17 de dez. de 2011

O Signo do Leão / Le Signe du Lion (1959)


por Luiz Santiago


          O primeiro longa-metragem de Eric Rohmer, apesar das falhas de um inexperiente na direção de longas, é uma película interessante, e certamente um dos notáveis marcos da Nouvelle Vague. Dentro da filmografia do diretor, O Signo do Leão é quase um elefante branco, porque traz técnicas muito diferentes daquelas que ele firmaria como suas nos anos seguintes. Raramente se vê uma mudança tão grande em assinaturas autorais como a que Rohmer empreendeu dessa estreia para os outros longas. Em seu melhor filme seguinte, A Colecionadora (1967), temos uma realidade formal completamente diferente.

          A tragicomédia do filme baseia-se na superstição da personagem principal, Pierre, um músico leonino e preguiçoso, que da noite para o dia se vê rico, herdeiro de uma fortuna deixada por uma tia. O impasse e a tragédia vem quando Pierre descobre que sua tia o deserdara, deixando toda a fortuna para outro membro da família. Aos poucos, o músico se vê em uma situação financeira deplorável: é despejado dos hotéis, passa a dormir e perambular pelas ruas e procurar desesperadamente por comida. De músico bon vivant a mendigo, Pierre vaga errante por Paris, cidade que a fotografia de Nicolas Hayer torna divina. As locações escolhidas por Rohmer não mostram o glamour dos cafés e da burguesia ou as salas claras e limpas dos museus. A Paris de O Signo do Leão é a Paris periférica, humilde, pobre, é a Paris dos bares noturnos, do contrabando, dos esfomeados e artistas de rua.

          A música de Louis Saguer marca o filme com muito vigor. A primeira parte é tímida no contexto musical, exceto pela sequência onde uma estranha personagem, interpretada por Jean Luc-Godard, manipula um disco na vitrola. Nessa parte, predomina o diálogo verborrágico, as situações cáusticas, a ironia e o cinismo. O estranhamento rohmeriano acontece na segunda parte da obra, quando a palavra se torna escassa e o silêncio (pasme!) acompanha a vagabundagem e o sofrimento de Pierre. Nesses momentos, um violino melancólico parece chorar pela situação. A imagem aliada ao som é de uma força tal, que o filme não peca em nada no tratamento da pobreza - como Os Incompreendidos, de Truffaut,  também não pecaria em trabalhar. Os erros concentram-se principalmente na citação da astrologia como motivo dramático, e do modelo formal meio tacanho: juntos, eles travam uma parte do filme.

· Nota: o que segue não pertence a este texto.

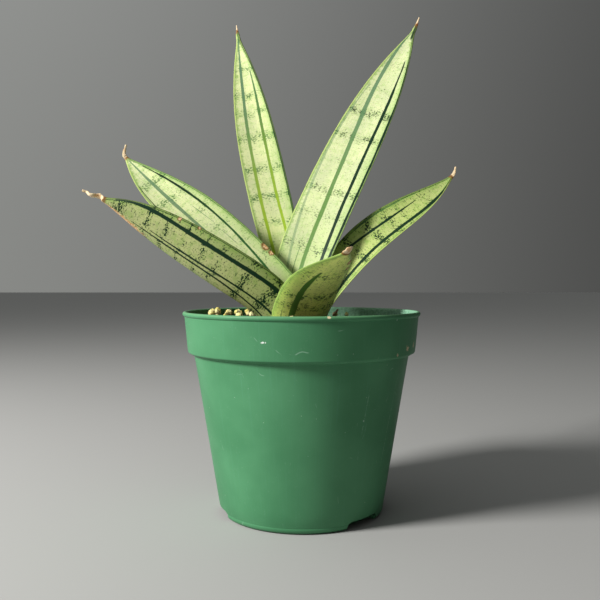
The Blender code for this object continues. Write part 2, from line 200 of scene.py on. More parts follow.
def close_geometry_tree(net, geometry, material):
    """Ends a tree with smooth shading, Realize Instances and Set Material."""
    smooth = net.add("GeometryNodeSetShadeSmooth", {"Geometry": geometry}).outputs[0]
    real = net.add("GeometryNodeRealizeInstances", (smooth,)).outputs[0]
    painted = net.add("GeometryNodeSetMaterial", {"Geometry": real, "Material": material})
    out = net.add("NodeGroupOutput")
    net.put(out.inputs[0], painted.outputs[0])


def grow(name, source, tree, values):
    """Runs a geometry tree on a mesh and keeps the result as a plain mesh object."""
    host = into_scene(name + "_host", source)
    modifier = host.modifiers.new("grow", "NODES")
    modifier.node_group = tree
    for item in tree.interface.items_tree:
        if item.in_out == "INPUT" and item.name in values:
            modifier[item.identifier] = values[item.name]
    graph = bpy.context.evaluated_depsgraph_get()
    graph.update()
    mesh = bpy.data.meshes.new_from_object(host.evaluated_get(graph), preserve_all_data_layers=True,
        depsgraph=graph)
    mesh.name = name
    bpy.data.objects.remove(host)
    return into_scene(name, mesh)


def into_scene(name, data):
    """A new object for the data, linked to the scene."""
    obj = bpy.data.objects.new(name, data)
    bpy.context.scene.collection.objects.link(obj)
    return obj


def close_mesh(bm, name):
    """Turns the working mesh into a named one and frees it."""
    mesh = bpy.data.meshes.new(name)
    bm.to_mesh(mesh)
    bm.free()
    return mesh


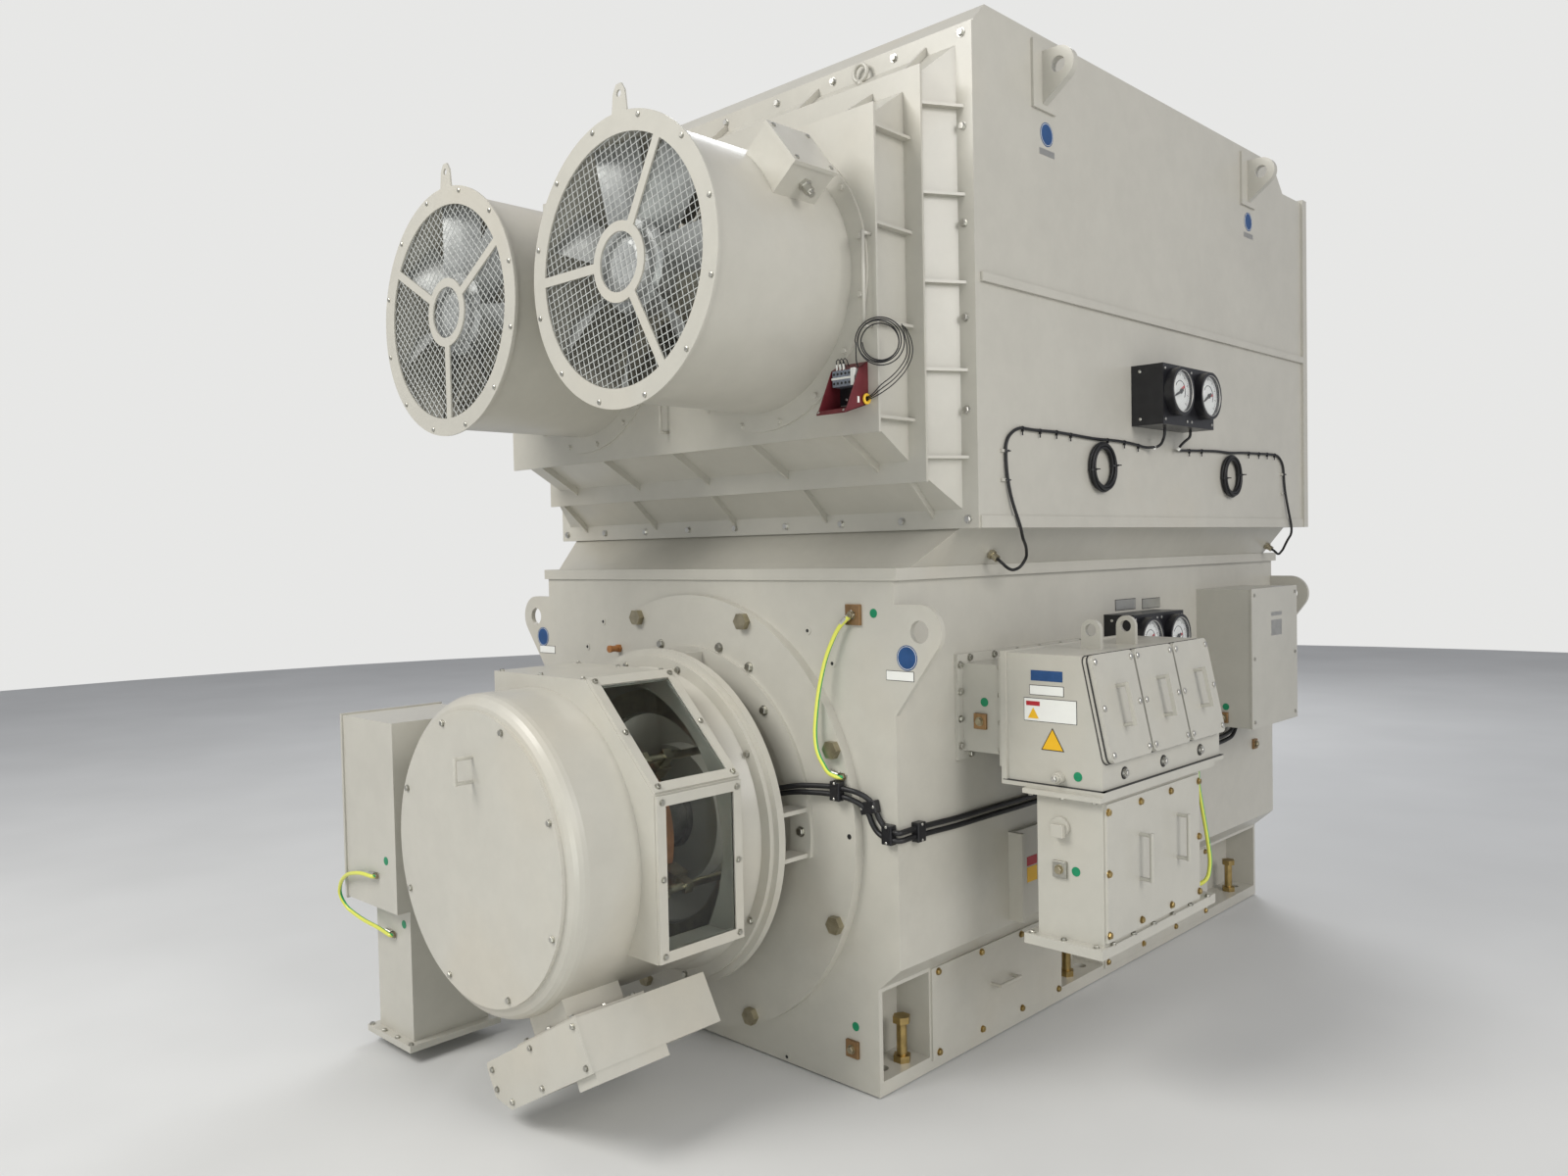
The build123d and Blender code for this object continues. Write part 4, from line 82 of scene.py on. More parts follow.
def noise(material, scale, detail=4.0, roughness=0.55, stretch=(1, 1, 1)):
    """A noise texture in object coordinates, with its own scale for each axis."""
    nodes, links = nodes_of(material)
    place = nodes.new("ShaderNodeTexCoord")
    mapping = nodes.new("ShaderNodeMapping")
    mapping.inputs["Scale"].default_value = stretch
    texture = nodes.new("ShaderNodeTexNoise")
    texture.inputs["Scale"].default_value = scale
    texture.inputs["Detail"].default_value = detail
    texture.inputs["Roughness"].default_value = roughness
    links.new(place.outputs["Object"], mapping.inputs["Vector"])
    links.new(mapping.outputs["Vector"], texture.inputs["Vector"])
    return texture.outputs["Fac"]


def ramp(material, value, stops):
    """A colour ramp over a value, with (position, colour) stops."""
    nodes, links = nodes_of(material)
    node = nodes.new("ShaderNodeValToRGB")
    elements = node.color_ramp.elements
    while len(elements) < len(stops):
        elements.new(0.5)
    for element, (position, colour) in zip(elements, stops):
        element.position = position
        element.color = (*colour, 1.0)
    links.new(value, node.inputs["Fac"])
    return node.outputs["Color"]


def feed(material, socket, value):
    """Set a socket to a number or a colour, or link another node's output to it."""
    if hasattr(value, "is_linked"):
        material.node_tree.links.new(value, socket)
    elif isinstance(value, tuple):
        socket.default_value = (*value, 1.0)
    else:
        socket.default_value = value


def multiply(material, factor, first, second):
    """One colour darkened by another, by a share."""
    node = material.node_tree.nodes.new("ShaderNodeMix")
    node.data_type = "RGBA"
    node.blend_type = "MULTIPLY"
    colours = [socket for socket in node.inputs if socket.type == "RGBA"]
    feed(material, node.inputs["Factor"], factor)
    feed(material, colours[0], first)
    feed(material, colours[1], second)
    return next(socket for socket in node.outputs if socket.type == "RGBA")


def remap(material, value, low, high):
    nodes, links = nodes_of(material)
    node = nodes.new("ShaderNodeMapRange")
    node.inputs["To Min"].default_value = low
    node.inputs["To Max"].default_value = high
    links.new(value, node.inputs["Value"])
    return node.outputs["Result"]


def bump(material, height, strength, distance):
    nodes, links = nodes_of(material)
    node = nodes.new("ShaderNodeBump")
    node.inputs["Strength"].default_value = strength
    node.inputs["Distance"].default_value = distance
    links.new(height, node.inputs["Height"])
    links.new(node.outputs["Normal"], principled(material).inputs["Normal"])


def drive(material, **sockets):
    """Feed the main shader's sockets, each by its name."""
    for name, value in sockets.items():
        feed(material, principled(material).inputs[name.replace("_", " ")], value)


def bands(material, direction, scale, distortion):
    """A banded wave in object coordinates."""
    nodes, links = nodes_of(material)
    place = nodes.new("ShaderNodeTexCoord")
    wave = nodes.new("ShaderNodeTexWave")
    wave.bands_direction = direction
    wave.inputs["Scale"].default_value = scale
    wave.inputs["Distortion"].default_value = distortion
    links.new(place.outputs["Object"], wave.inputs["Vector"])
    return wave.outputs["Fac"]


def paint(name, colour, gloss=0.36, grime=0.06):
    """Sprayed enamel: slight shade changes, faint dust and a fine orange peel."""
    material = new_material(name)
    darker = tuple(c * (1 - grime) for c in colour)
    warmer = (colour[0] * 1.02, colour[1] * 0.985, colour[2] * 0.94)
    cloud = noise(material, 1.6, 3.0)
    shade = ramp(material, cloud, [(0.32, darker), (0.55, colour), (0.78, warmer)])
    specks = noise(material, 14.0, 6.0, 0.65)
    dust = ramp(material, specks, [(0.40, (0.90, 0.90, 0.90)), (0.62, (1.0, 1.0, 1.0))])
    drive(material, Base_Color=multiply(material, 0.35, shade, dust))
    drive(material, Roughness=remap(material, noise(material, 9.0, 5.0), gloss - 0.06, gloss + 0.10))
    drive(material, Coat_Weight=0.25, Coat_Roughness=0.18)
    bump(material, noise(material, 420.0, 2.0), 0.10, 0.0006)
    return material


def metal(name, colour, rough=0.32, worn=0.15, stretch=(1, 1, 1), metallic=1.0):
    """Bare or plated metal with tool marks and patchy tarnish."""
    material = new_material(name)
    dull = tuple(c * (1 - worn) for c in colour)
    shade = ramp(material, noise(material, 26.0, 6.0), [(0.36, dull), (0.62, colour)])
    drive(material, Base_Color=shade, Metallic=metallic)
    streaks = noise(material, 60.0, 5.0, 0.6, stretch)
    drive(material, Roughness=remap(material, streaks, rough - 0.08, rough + 0.14))
    bump(material, noise(material, 300.0, 3.0, 0.6, stretch), 0.16, 0.0004)
    return material


def plastic(name, colour, rough=0.4, grain=600.0, spread=0.18):
    """Moulded plastic or rubber with a fine grain."""
    material = new_material(name)
    lighter = tuple(min(1.0, c * (1 + spread) + 0.004) for c in colour)
    shade = ramp(material, noise(material, 30.0, 5.0), [(0.38, colour), (0.68, lighter)])
    drive(material, Base_Color=shade)
    drive(material, Roughness=remap(material, noise(material, 45.0, 4.0), rough - 0.06, rough + 0.10))
    bump(material, noise(material, grain, 2.0), 0.20, 0.0004)
    return material


def laminated(name, colour):
    """Stacked sheet metal: fine lines across the shaft direction."""
    material = new_material(name)
    sheets = bands(material, "Y", 160.0, 0.6)
    lines = ramp(material, sheets, [(0.30, tuple(c * 0.7 for c in colour)), (0.55, colour)])
    drive(material, Base_Color=lines, Metallic=0.8, Roughness=0.5)
    bump(material, sheets, 0.35, 0.0008)
    return material


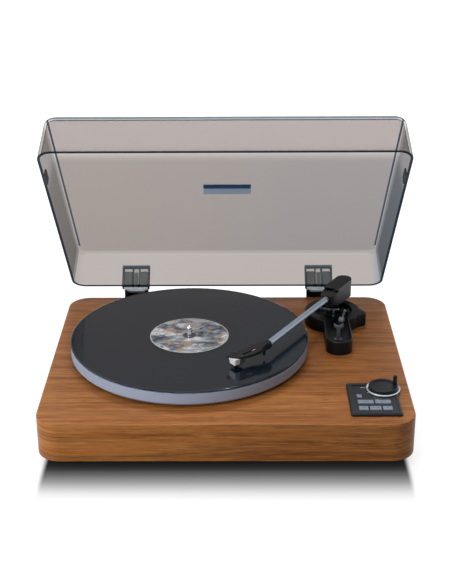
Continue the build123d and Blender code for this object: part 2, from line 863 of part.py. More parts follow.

          Eric Rohmer mistura elementos cinematográficos com realismo social, e o resultado é um filme maravilhoso sobre a pobreza, a riqueza e a sorte. O final é relativamente medíocre, mas essa característica não anula a beleza e a força do filme. Um ar jovem e inovador é claramente perceptível em O Signo do Leão, e sabemos estar diante de uma obra que marca uma nova fase do cinema. Poucos erros e muitos acertos marcam a estreia de Rohmer em longas metragens. Da possibilidade da sorte para o resultado da ação humana, temos um drama levemente cômico sobre a miséria e a preguiça, sobre uma classe social e um acontecimento banal que muda por completo uma vida, agrupado em blocos de dias, como uma crônica jornalística com um verniz quase documental. Embora esse seja um filme atípico na filmografia do mestre francês, o caráter do minimalismo cotidiano, dos pequenos objetos e da vida transformada por quase nada já se faz presente. Exatamente como na vida real.


O SIGNO DO LEÃO (Le Signe du Lion, França, 1959).
Direção: Eric Rohmer
Roteiro: Eric Rohmer e Paul Gégauff
Elenco: Jess Hahn, Michèle Girardon, Van Doude, Paul Bisciglia, Gilbert Edard, Christian Alers, Paul Crauchet, Jill Olivier, Sophie Perrault, Stéphane Audran, Jean Le Poulan.
Duração: 1h43min.


FILME MUITO BOM. FORTEMENTE RECOMENDADO.